Direct contact with our audience through e-mail and call-in programs is not simply a nicety of customer service. The Chinese government, through intervention with the handful of Internet service providers in China, effectively blocks access to the news reports on VOA’s Web site, (voanews.com). VOA circumvents this obstacle by transmitting news reports to more than 108,000 individual subscribers to our e-mail news reports and more than 136,000 subscribers to our English-teaching materials in China alone. We understand that the subscribers in turn forward the news on to others, including listservs, producing a multiplier effect many times the initial subscriber number. In addition, we know from audience feedback, for example, that our TV simulcast programs are reaching university students in their dormitories. This is further evidence that China is more porous to information and news than U.S. and Western media have generally understood.

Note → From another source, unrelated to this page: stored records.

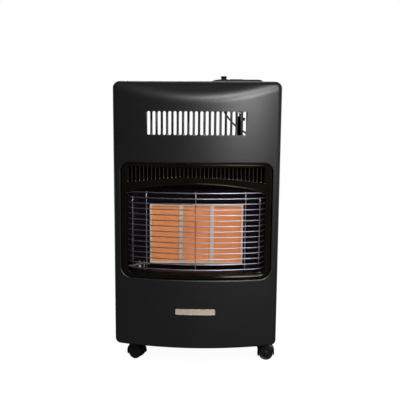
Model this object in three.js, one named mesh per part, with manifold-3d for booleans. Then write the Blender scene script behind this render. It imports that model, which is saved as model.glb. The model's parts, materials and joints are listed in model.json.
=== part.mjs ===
// Portable gas cabinet heater: a sheet-steel cabinet on four swivel castors with a
// three-plaque radiant burner behind a bowed wire guard.
// Millimetres. +X is the heater's left-to-right seen from the front, the front faces -Y, +Z is up.
// The origin is on the floor, under the middle of the overall width and depth.

import * as THREE from 'three';
import { mergeVertices } from 'three/addons/utils/BufferGeometryUtils.js';
import Module from 'manifold-3d';

const wasm = await Module();
wasm.setup();

// ---------------------------------------------------------------- driving dimensions

// Cabinet
const bodyWidth = 420;
const bodyDepth = 385;
const bodyTop = 735;
const panelBottom = 59.6;
const sheet = 1.2;
const gap = 0.3;

// Front panel
const panelBow = 32;
const panelReturn = 22;
const bowSteps = 12;
const edgeRadius = 10;
const topCornerRadius = 17;
const bottomCornerRadius = 12;
const facetDrop = 40;
const facetRun = 35;
const openingSide = 19;
const openingBottom = 239;
const openingDrop = 202;
const openingTopRadius = 22;
const openingBottomRadius = 28;
const openingLip = 9;
const ventCount = 19;
const ventPitch = 13;
const ventWidth = 7;
const ventDrop = 75;
const ventHeight = 57.5;

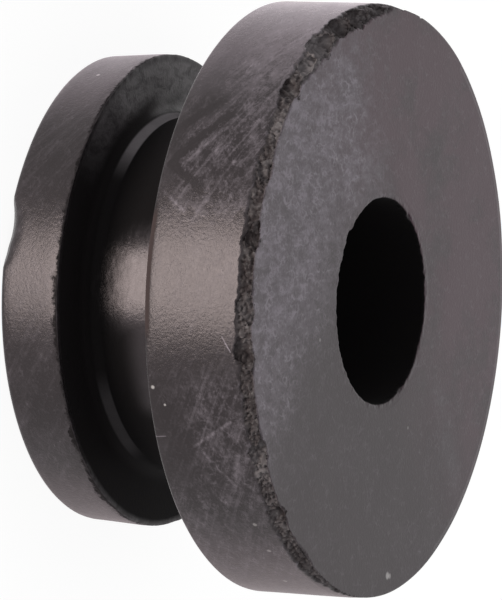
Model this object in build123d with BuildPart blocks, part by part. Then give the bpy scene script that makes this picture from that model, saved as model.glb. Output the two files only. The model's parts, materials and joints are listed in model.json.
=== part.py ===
"""Anti-vibration cap: a one-piece rubber moulding that snaps into a hole in a panel.

A thick flange and a thinner lip stand on one neck, with a bore down the middle. The edge
of the panel sits in the groove between them. The cap stands on the lip's end face, at
z = 0, with the thick flange and its bored face up.
"""

from build123d import *
from math import hypot, sqrt
import os

# Driving dimensions, in millimetres
flange_diameter = 24.0
flange_thickness = 4.6
groove_width = 5.1
neck_diameter = 14.3
lip_diameter = 19.25
lip_taper = 0.12  # all round, from the groove to the lip's end face
lip_thickness = 2.65
bore_diameter = 8.3

# Edges and corners
root_round = 0.7  # where the neck runs into the flange and into the lip
flange_back_bevel = 0.13
lip_lead_in = 0.18  # bevel that starts the lip through the panel's hole

# The cap was torn off its mould at the rim of the bored face, which left a steep band
torn_band_height = 0.55
torn_band_inset = 0.16

# Where the tear ran past the band it took bites out of the rim: the place of each in
# degrees round the axis from -Y towards +X, its reach across the face and down the side
bite_curve = 1.1
torn_bites = [
    (-83, 0.55, 0.45),
    (-74, 0.75, 0.55),
    (-66, 0.65, 0.70),
    (-58, 0.75, 0.75),
    (-51, 0.45, 0.60),
    (-43, 0.40, 0.75),
    (-24, 0.40, 0.60),
    (-11, 0.45, 0.60),
    (3, 0.40, 0.70),
    (11, 0.45, 0.90),
    (31, 0.45, 0.65),
    (46, 0.30, 0.70),
]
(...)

VOA’s balanced coverage of events in China itself demonstrates to our audience the nature and strength of our democratic system. We provided a modest antidote against the one-sided official Chinese media accounts of events in April. Despite the efforts of the Chinese government to block us out, the Voice of America was heard. We believe our reporting was unbiased and informative. Just as VOA has endeavored to do since its inaugural broadcast nearly 60 years ago, we reported news and information vital to our audience and the interests of our two nations. We believe that if we can give an audience the full story, they will be able to draw their own conclusions. Whether they approved of the U.S. behavior or not in April, our audience knows they can trust VOA to provide comprehensive coverage of the news.

Sanford J. Ungar has been the director of Voice of America since June 1999. Ungar departs VOA on July 1, 2001, to become president of Goucher College in Baltimore, Maryland.